Initial Situation (Common View)

Quantum gates acting on multiple qubits are typically viewed as dense matrices in the computational basis ($\left|00\right.〉,\left|01\right.〉,\left|10\right.〉,\left|11\right.〉$), making their inherent symmetries, or lack thereof, non-obvious.

Transformed Situation (Multiplet Homogenization - Block-Diagonalization)

We apply a basis transformation to express the gate matrices in the singlet-triplet basis. The transformation matrix P converts from the computational basis to the singlet-triplet basis (ordered as $\left|T_1\right.〉,\left|T_0\right.〉,\left|T_{-1}\right.〉,\left|S\right.〉$). The columns of P are the new basis vectors expressed in the old basis.

$$P=\left(\begin{array}{cccc}1& 0& 0& 0\\ 0& 1/\sqrt{2}& 0& 1/\sqrt{2}\\ 0& 1/\sqrt{2}& 0& -1/\sqrt{2}\\ 0& 0& 1& 0\end{array}\right)$$

(Note: The order of basis vectors for triplet/singlet can vary, but this specific ordering is common. The computational basis states are typically ordered as $\left|00\right.〉,\left|01\right.〉,\left|10\right.〉,\left|11\right.〉$.) The transformation of an operator M to the new basis is given by $M^{\prime }=P^{†}MP$.
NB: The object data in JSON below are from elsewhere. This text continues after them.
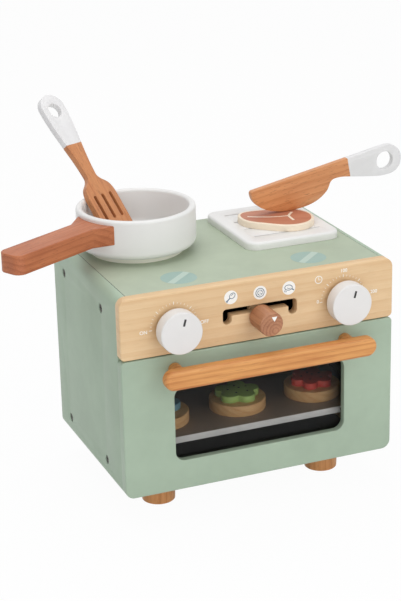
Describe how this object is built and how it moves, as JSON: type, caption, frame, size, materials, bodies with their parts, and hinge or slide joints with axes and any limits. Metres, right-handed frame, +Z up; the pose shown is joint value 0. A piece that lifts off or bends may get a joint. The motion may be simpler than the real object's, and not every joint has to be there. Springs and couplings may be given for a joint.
{
  "type": "toy oven",
  "caption": "Painted wooden play oven on turned feet with a drop-down window door, dials, a food selector, a hob, a pan with a spatula, a grill, a steak with a knife and biscuits on a tray.",
  "frame": {"origin": "on the table under the middle of the cabinet, halfway between the face of the fascia and the back edges of the boards", "axes": "+X to the right as seen from the front, +Y to the back, +Z up"},
  "size_m": [0.4028, 0.2474, 0.3303],
  "materials": {
    "green_paint": "matt grey-green paint on wood",
    "light_green_paint": "matt pale green paint on wood",
    "dark_paint": "matt dark grey paint on wood",
    "white_paint": "satin white paint on wood",
    "cream_paint": "satin cream paint with a printed top",
    "pale_wood": "clear matt varnish",
    "warm_wood": "clear satin varnish",
    "brown_wood": "clear satin varnish",
    "dark_wood": "clear satin varnish",
    "green_topping": "satin green paint",
    "red_topping": "satin red paint",
    "blue_topping": "satin blue paint",
    "clear_acrylic": "polished clear sheet",
    "dark_steel": "black oxide",
    "bright_steel": "nickel plate"
  },
  "bodies": {
    "cabinet": {"left_side_panel": "green_paint", "right_side_panel": "green_paint", "top_panel": "light_green_paint", "bottom_panel": "green_paint", "back_panel": "dark_paint", "oven_ceiling": "dark_paint", "left_battens": "pale_wood", "right_battens": "pale_wood", "fascia": "pale_wood", "fascia_dowels": "pale_wood", "left_side_screws": "dark_steel", "right_side_screws": "dark_steel", "front_left_foot": "warm_wood", "front_right_foot": "warm_wood", "back_left_foot": "warm_wood", "back_right_foot": "warm_wood", "foot_screws": "dark_steel", "tray_runners": "pale_wood", "tray": "dark_paint", "door_magnet": "bright_steel", "left_hinge_fixed_leaf": "bright_steel", "right_hinge_fixed_leaf": "bright_steel", "hinge_pins": "bright_steel", "hinge_cabinet_screws": "bright_steel", "burner_disc": "white_paint", "grill_plate": "white_paint"},
    "door": {"door_panel": "green_paint", "window_pane": "clear_acrylic", "pane_screws": "dark_steel", "door_handle": "warm_wood", "handle_standoffs": "warm_wood", "handle_screws": "dark_steel", "door_catch_disc": "bright_steel", "left_hinge_door_leaf": "bright_steel", "right_hinge_door_leaf": "bright_steel", "hinge_door_screws": "bright_steel"},
    "left_dial_group": {"left_dial": "white_paint", "left_dial_spindle": "pale_wood", "left_dial_screw": "dark_steel"},
    "right_dial_group": {"right_dial": "white_paint", "right_dial_spindle": "pale_wood", "right_dial_screw": "dark_steel"},
    "selector": {"selector_knob": "dark_wood", "selector_stem": "pale_wood", "selector_retainer": "pale_wood", "selector_screw": "dark_steel"},
    "pan": {"pan_body": "white_paint", "pan_handle": "brown_wood", "pan_handle_dowels": "pale_wood"},
    "spatula_piece": {"spatula": "brown_wood"},
    "steak_piece": {"steak": "cream_paint"},
    "knife_piece": {"knife": "brown_wood"},
    "left_biscuit_piece": {"left_biscuit": "pale_wood", "left_topping": "blue_topping"},
    "middle_biscuit_piece": {"middle_biscuit": "pale_wood", "middle_topping": "green_topping"},
    "right_biscuit_piece": {"right_biscuit": "pale_wood", "right_topping": "red_topping"}
  },
  "joints": [
    {"name": "door_hinge", "type": "hinge", "parent": "cabinet", "child": "door", "pos_m": [0, -0.0782, 0.028], "axis": [1, 0, 0], "range_deg": [0, 84]},
    {"name": "left_dial_turn", "type": "hinge", "parent": "cabinet", "child": "left_dial_group", "pos_m": [-0.0775, -0.087, 0.1769], "axis": [0, 1, 0], "continuous": true},
    {"name": "right_dial_turn", "type": "hinge", "parent": "cabinet", "child": "right_dial_group", "pos_m": [0.0775, -0.087, 0.1769], "axis": [0, 1, 0], "continuous": true},
    {"name": "selector_lift", "type": "slide", "parent": "cabinet", "child": "selector", "axis": [0, 0, 1], "range_m": [0, 0.0073]},
    {"name": "pan_lift", "type": "slide", "parent": "cabinet", "child": "pan", "axis": [0, 0, 1], "range_m": [0, 0.06]},
    {"name": "spatula_slide", "type": "slide", "parent": "pan", "child": "spatula_piece", "axis": [-0.2738, 0.5741, 0.7716], "range_m": [0, 0.06]},
    {"name": "steak_lift", "type": "slide", "parent": "cabinet", "child": "steak_piece", "axis": [0, 0, 1], "range_m": [0, 0.03]},
    {"name": "knife_lift", "type": "slide", "parent": "steak_piece", "child": "knife_piece", "axis": [0, 0, 1], "range_m": [0, 0.06]},
    {"name": "left_biscuit_lift", "type": "slide", "parent": "cabinet", "child": "left_biscuit_piece", "axis": [0, 0, 1], "range_m": [0, 0.02]},
    {"name": "middle_biscuit_lift", "type": "slide", "parent": "cabinet", "child": "middle_biscuit_piece", "axis": [0, 0, 1], "range_m": [0, 0.02]},
    {"name": "right_biscuit_lift", "type": "slide", "parent": "cabinet", "child": "right_biscuit_piece", "axis": [0, 0, 1], "range_m": [0, 0.02]}
  ]
}
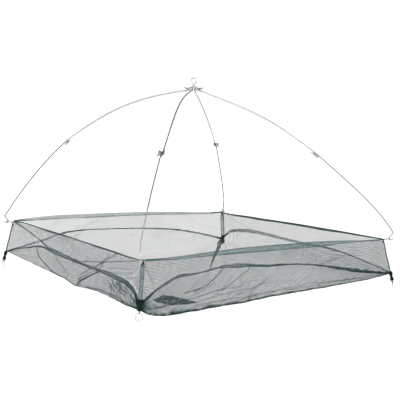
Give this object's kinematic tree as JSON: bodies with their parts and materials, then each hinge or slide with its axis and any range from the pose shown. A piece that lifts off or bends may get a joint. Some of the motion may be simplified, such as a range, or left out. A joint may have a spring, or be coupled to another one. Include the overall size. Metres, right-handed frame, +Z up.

The output for the SWAP gate, when represented in the singlet-triplet basis, clearly demonstrates a block-diagonal structure. Specifically, the SWAP operation on the singlet state $\left|S\right.〉={\displaystyle \frac{1}{\sqrt{2}}}(\left|01\right.〉-\left|10\right.〉)$ results in $-\left|S\right.〉$ (a phase, indicating invariance), meaning the singlet subspace is invariant under SWAP (it just acquires a phase). The triplet states $\left|T_1\right.〉,\left|T_0\right.〉,\left|T_{-1}\right.〉$ are either mapped to themselves or permuted/phase-shifted amongst each other strictly within the triplet subspace. This leads to a matrix where a $3\times 3$ block operates on the triplet subspace and a $1\times 1$ block operates on the singlet subspace. This block-diagonal form is a direct manifestation of the group-theoretical homogenization, revealing that SWAP commutes with the total spin operator ${\widehat{J}}^2$, thus preserving the total spin of the system and significantly simplifying its analysis by decoupling its effects on different symmetry sectors.

In contrast, the CNOT gate, a canonical entangling gate, does not preserve the total spin symmetry in the same way. As shown in the output, its matrix in the singlet-triplet basis is not block-diagonal. Instead, it features non-zero elements connecting the singlet and triplet subspaces. This indicates that CNOT actively mixes states between the singlet and triplet subspaces (e.g., transforming a product state, which is a superposition of singlet and triplet components, into a pure Bell state that is an irrep basis state, such as $\left|{\Phi }^{+}\right.〉={\displaystyle \frac{1}{\sqrt{2}}}(\left|00\right.〉+\left|11\right.〉)$ from $\left|00\right.〉$). This non-block-diagonal nature for CNOT directly reflects its role in creating entanglement, which is fundamentally about superposition across different irreducible representations when viewed from this perspective. This analysis provides a homogeneous, symmetry-based understanding of entangling gates.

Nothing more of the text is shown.